◆ Task inputs ◆
****************
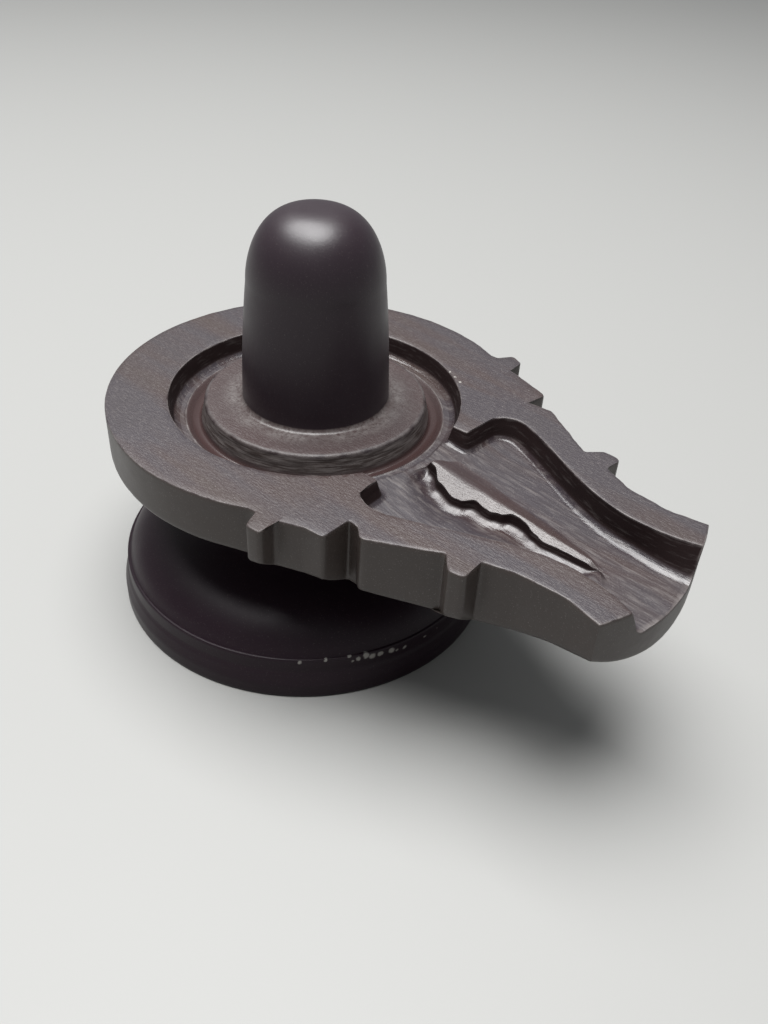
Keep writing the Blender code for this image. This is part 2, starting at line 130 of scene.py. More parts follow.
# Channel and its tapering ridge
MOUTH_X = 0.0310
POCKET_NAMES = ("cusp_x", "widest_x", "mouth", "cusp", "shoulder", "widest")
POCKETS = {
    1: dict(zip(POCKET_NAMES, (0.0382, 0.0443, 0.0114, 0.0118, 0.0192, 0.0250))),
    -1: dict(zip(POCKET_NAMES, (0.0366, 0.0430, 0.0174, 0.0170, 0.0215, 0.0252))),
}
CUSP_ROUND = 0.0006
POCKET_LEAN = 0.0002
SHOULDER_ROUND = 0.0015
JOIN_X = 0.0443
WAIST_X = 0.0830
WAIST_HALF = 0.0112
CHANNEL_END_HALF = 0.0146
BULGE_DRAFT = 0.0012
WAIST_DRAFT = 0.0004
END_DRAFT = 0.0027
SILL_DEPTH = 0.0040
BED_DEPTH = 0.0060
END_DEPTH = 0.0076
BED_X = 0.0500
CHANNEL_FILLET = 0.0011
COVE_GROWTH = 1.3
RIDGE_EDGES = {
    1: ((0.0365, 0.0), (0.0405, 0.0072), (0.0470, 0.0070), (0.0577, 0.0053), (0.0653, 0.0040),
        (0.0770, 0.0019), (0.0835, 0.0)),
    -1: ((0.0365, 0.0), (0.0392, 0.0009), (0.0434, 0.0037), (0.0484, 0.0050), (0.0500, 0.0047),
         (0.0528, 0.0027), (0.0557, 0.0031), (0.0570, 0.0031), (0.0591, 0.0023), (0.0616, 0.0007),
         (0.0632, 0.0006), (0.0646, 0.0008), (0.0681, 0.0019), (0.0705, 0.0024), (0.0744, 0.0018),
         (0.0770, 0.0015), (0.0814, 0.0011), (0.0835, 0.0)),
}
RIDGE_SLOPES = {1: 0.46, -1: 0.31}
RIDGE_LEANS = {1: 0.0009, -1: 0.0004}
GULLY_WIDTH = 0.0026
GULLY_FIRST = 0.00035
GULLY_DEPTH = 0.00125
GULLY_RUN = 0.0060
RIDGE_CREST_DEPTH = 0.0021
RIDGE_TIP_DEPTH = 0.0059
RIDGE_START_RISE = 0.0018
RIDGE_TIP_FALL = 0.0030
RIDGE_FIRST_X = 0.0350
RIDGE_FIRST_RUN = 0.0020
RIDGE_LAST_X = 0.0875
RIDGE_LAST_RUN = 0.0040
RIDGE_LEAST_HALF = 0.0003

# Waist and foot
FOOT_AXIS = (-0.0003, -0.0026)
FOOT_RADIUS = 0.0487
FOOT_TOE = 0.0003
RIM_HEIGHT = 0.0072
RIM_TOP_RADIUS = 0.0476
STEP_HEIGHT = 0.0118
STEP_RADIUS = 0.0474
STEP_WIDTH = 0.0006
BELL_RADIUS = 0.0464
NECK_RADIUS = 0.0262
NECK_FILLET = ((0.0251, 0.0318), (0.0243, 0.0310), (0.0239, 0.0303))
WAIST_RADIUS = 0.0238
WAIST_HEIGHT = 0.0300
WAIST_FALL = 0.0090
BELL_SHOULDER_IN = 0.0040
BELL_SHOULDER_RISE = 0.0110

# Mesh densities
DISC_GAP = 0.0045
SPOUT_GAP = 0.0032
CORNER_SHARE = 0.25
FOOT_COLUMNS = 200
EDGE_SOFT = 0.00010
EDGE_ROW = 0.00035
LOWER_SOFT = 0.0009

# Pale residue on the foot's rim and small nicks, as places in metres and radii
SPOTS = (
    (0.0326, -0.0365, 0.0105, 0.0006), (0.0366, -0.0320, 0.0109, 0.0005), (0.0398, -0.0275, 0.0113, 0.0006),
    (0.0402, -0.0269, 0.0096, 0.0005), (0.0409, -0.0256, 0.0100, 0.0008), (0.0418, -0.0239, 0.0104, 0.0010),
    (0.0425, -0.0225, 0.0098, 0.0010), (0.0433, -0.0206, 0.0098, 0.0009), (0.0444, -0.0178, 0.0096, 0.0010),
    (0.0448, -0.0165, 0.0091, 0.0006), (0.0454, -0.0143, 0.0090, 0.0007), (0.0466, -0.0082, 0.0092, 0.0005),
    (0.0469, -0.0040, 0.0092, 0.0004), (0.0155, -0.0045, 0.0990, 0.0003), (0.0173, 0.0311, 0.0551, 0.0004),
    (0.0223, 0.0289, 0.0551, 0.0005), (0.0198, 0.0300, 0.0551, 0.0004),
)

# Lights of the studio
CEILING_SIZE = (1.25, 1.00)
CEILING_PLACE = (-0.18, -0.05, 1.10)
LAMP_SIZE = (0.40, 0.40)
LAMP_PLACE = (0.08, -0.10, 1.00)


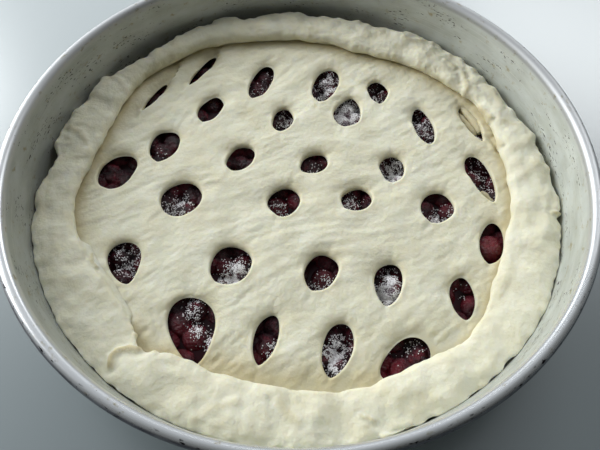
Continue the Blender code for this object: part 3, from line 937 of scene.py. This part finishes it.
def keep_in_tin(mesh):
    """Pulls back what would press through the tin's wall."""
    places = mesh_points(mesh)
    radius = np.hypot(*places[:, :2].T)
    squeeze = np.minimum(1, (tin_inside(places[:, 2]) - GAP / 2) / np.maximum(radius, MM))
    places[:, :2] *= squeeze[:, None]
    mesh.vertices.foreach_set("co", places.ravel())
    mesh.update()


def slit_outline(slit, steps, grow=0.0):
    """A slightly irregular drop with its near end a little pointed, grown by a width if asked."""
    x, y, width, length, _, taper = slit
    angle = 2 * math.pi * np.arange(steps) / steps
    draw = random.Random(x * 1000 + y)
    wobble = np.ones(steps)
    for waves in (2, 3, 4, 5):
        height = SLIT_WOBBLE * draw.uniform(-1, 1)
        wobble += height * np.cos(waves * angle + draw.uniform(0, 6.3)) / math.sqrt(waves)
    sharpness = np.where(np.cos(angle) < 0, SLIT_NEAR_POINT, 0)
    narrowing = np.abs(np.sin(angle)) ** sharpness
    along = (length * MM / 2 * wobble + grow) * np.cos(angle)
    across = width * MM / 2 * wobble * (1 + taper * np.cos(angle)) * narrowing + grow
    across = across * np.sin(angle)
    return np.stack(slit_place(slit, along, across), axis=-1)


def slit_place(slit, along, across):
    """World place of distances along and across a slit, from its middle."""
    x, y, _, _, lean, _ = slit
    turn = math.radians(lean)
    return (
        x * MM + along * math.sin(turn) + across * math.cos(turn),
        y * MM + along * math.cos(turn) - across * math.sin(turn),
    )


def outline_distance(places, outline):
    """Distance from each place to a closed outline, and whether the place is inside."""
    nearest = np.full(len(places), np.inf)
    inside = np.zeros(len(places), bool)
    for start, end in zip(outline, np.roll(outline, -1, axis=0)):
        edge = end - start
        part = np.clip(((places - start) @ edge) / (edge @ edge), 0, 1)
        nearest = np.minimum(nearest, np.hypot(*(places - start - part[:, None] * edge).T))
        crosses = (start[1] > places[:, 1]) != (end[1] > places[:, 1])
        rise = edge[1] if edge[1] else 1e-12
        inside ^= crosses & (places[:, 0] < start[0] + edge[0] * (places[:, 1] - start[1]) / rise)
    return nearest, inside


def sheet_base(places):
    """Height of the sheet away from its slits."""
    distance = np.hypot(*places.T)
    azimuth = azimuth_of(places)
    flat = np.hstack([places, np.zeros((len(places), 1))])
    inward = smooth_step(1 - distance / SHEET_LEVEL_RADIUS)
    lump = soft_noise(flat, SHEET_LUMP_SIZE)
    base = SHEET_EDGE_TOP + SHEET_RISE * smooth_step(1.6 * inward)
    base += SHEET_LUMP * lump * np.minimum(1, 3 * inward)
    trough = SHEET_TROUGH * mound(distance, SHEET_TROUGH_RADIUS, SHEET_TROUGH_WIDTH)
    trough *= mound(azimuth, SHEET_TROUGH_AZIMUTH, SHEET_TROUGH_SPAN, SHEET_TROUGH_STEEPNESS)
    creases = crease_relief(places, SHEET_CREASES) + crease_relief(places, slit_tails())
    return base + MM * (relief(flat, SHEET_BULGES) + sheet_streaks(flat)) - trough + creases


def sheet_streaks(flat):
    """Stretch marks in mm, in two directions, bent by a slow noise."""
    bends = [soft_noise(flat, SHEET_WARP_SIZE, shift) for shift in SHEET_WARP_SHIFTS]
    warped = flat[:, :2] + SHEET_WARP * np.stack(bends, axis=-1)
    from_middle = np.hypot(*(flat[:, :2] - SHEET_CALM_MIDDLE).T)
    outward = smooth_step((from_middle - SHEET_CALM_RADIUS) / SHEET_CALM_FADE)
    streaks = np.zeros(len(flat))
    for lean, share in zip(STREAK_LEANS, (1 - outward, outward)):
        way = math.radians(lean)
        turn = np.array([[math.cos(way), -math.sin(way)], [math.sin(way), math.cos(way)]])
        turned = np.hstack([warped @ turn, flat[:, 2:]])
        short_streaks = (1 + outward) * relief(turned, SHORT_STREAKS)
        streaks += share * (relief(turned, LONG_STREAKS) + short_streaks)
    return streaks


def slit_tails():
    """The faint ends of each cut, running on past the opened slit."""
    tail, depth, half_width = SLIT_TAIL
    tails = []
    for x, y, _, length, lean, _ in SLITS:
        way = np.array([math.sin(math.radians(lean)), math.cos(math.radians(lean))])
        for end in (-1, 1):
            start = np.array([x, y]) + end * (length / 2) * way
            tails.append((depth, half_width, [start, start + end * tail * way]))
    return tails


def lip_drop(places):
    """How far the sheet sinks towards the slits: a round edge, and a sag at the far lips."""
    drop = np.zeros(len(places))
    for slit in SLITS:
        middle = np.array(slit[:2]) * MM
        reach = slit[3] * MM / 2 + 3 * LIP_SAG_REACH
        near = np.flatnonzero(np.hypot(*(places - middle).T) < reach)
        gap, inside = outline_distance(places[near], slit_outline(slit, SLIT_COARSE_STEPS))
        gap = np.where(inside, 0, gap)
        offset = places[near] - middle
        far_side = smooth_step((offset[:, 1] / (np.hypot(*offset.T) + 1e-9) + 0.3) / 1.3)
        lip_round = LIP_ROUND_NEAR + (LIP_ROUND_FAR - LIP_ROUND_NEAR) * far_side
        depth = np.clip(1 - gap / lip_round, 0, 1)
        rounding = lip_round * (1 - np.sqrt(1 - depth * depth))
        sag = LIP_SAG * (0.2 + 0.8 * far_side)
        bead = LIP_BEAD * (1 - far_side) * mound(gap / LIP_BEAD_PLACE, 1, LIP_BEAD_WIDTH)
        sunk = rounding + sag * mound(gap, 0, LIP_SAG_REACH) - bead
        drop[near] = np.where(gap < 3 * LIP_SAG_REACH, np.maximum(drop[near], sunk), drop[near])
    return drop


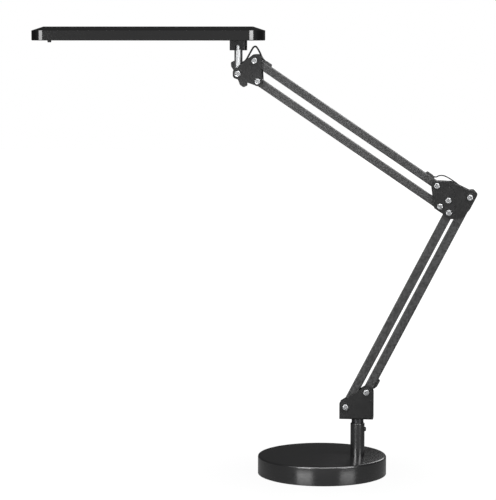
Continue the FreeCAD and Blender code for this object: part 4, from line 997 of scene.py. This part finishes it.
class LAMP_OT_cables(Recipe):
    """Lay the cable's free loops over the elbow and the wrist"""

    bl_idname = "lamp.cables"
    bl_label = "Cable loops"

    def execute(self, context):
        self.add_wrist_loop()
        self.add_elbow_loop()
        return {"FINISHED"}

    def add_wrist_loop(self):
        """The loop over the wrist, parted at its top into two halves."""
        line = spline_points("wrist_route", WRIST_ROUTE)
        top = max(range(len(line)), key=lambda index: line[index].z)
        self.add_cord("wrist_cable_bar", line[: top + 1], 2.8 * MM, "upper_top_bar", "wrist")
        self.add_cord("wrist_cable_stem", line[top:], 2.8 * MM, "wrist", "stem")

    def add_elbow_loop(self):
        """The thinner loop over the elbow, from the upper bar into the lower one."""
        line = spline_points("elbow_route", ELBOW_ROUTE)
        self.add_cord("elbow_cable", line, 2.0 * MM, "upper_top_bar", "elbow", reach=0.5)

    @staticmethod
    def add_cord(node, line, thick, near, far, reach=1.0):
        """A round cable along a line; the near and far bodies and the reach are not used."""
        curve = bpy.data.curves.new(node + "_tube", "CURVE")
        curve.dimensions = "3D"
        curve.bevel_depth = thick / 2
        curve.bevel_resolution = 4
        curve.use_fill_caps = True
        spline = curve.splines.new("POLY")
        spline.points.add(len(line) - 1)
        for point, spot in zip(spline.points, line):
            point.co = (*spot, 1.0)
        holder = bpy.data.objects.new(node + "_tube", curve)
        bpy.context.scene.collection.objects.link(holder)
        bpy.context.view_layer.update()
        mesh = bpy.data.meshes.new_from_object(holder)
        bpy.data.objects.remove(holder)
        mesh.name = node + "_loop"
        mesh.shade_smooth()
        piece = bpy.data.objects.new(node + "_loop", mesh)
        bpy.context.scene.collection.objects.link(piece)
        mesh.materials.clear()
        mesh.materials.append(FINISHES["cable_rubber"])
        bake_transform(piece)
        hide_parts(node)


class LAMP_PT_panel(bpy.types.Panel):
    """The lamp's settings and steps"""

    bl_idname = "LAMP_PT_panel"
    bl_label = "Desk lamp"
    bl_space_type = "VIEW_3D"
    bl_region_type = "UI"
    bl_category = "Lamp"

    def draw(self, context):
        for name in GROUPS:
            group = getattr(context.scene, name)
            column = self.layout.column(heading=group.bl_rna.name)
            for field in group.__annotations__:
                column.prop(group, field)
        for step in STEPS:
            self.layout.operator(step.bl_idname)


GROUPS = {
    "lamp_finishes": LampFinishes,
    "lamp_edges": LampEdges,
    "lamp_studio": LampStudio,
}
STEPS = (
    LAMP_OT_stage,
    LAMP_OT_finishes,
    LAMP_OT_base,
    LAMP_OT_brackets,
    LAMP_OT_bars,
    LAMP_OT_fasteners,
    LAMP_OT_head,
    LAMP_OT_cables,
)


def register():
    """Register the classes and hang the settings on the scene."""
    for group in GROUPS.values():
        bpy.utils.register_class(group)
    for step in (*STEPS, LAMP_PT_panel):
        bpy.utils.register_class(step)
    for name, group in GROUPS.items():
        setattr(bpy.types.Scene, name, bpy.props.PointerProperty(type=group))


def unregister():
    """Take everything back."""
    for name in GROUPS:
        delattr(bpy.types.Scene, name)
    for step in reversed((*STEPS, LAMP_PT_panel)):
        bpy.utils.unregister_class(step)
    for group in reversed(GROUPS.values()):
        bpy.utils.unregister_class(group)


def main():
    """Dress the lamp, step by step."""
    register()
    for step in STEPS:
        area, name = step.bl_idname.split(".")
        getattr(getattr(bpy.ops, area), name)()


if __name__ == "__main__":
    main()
****************
◆ Goal ◆
From the records above, copy out the line with "Continue the Blender", the line with "mesh.update()", and every line between them, word for word.

◆ Exercise output ◆
Continue the Blender code for this object: part 3, from line 937 of scene.py. This part finishes it.
def keep_in_tin(mesh):
    """Pulls back what would press through the tin's wall."""
    places = mesh_points(mesh)
    radius = np.hypot(*places[:, :2].T)
    squeeze = np.minimum(1, (tin_inside(places[:, 2]) - GAP / 2) / np.maximum(radius, MM))
    places[:, :2] *= squeeze[:, None]
    mesh.vertices.foreach_set("co", places.ravel())
    mesh.update()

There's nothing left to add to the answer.